Smuggling has financed Hussein all these years, sneaking out oil with the connivance of neighbors and bringing in military contraband as well as dual-use materials. The trade sanctions imposed on Iraq by the UN have been shockingly violated. Mr. Blix testified that over time, and as late as last December, Iraq illegally imported 380 rocket engines for use in a missile that had a forbidden range. Governments and their businessmen exporters must be held responsible.

Washington apparently feels that a shortcut solution to these problems would be to invade Iraq - alone, if necessary. Most other nations want to give the inspectors more time, and the UN has set no time limit for inspections. They could go on as long as necessary to reach a conclusion.

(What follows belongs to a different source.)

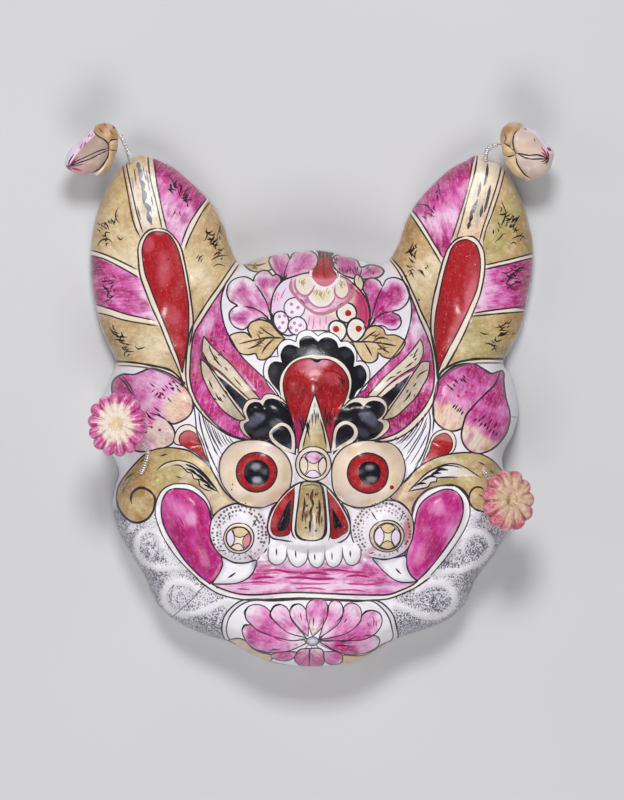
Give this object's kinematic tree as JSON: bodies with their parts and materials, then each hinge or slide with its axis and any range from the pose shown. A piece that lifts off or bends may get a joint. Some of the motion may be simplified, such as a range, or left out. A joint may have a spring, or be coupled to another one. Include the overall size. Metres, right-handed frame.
{
  "type": "folk tiger mask",
  "caption": "Painted clay tiger mask with upright ears, flower buds on coil springs at the ear tips and flowers on coil springs at the cheeks; hollow back, flat rim.",
  "frame": {"origin": "centre of the whole object's footprint, in the plane of the flat back rim", "axes": "+Z out of the face, +Y towards the ears, +X to the right of someone who looks at the face"},
  "size_m": [0.2438, 0.2732, 0.0722],
  "materials": {
    "painted_clay": "painted and varnished pressed clay, semi-gloss",
    "bud_clay": "painted and varnished clay, semi-gloss",
    "flower_clay": "painted and varnished clay, semi-gloss",
    "spring_wire": "bright coiled wire"
  },
  "bodies": {
    "root": {"mask_shell": "painted_clay", "ear_bud_left": "bud_clay", "ear_bud_right": "bud_clay", "cheek_flower_left": "flower_clay", "cheek_flower_right": "flower_clay", "ear_spring_left": "spring_wire", "ear_spring_right": "spring_wire", "cheek_spring_left": "spring_wire", "cheek_spring_right": "spring_wire"}
  },
  "joints": []
}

Should Washington postpone hostilities it would lose nothing. The UN office that carefully controls the sale of most of Iraq's oil in payment for food and humanitarian supplies for the hard-pressed Iraqi people would remain in place. All or most of the cost would continue to be borne by Iraq. Diminished smuggling would cut Hussein's illicit source of money with which he pays for his cronies' compliance and his multiple security agencies. Without them and his weapons of mass destruction he's just another bum. Chances of being overthrown would grow.

The US would gain dramatically if it called off its war. Rejoicing would resound on Main Street and Wall Street, and in markets around the world. The respect of its allies and friends, which was fading as Washington's rhetoric grew more bellicose, would be restored. The act would neutralize the pernicious propaganda that the true American plan was to seize Iraq's oil. Some US troops would remain in the Gulf for a while, for safety's sake. Precious American and Iraqi lives would be saved - and perhaps hundreds of billions of dollars. By no means least, this denouement would spare the US the burden of governing a fractious, poverty-stricken Iraq for the next 10 years. Washington would be free to deal with the Israeli-Palestinian war, which poisons its relations with the Muslim world.

It's time to turn toward more fully leading the now more willing coalition against Al Qaeda and international terrorism.

Richard C. Hottelet is a former correspondent for CBS.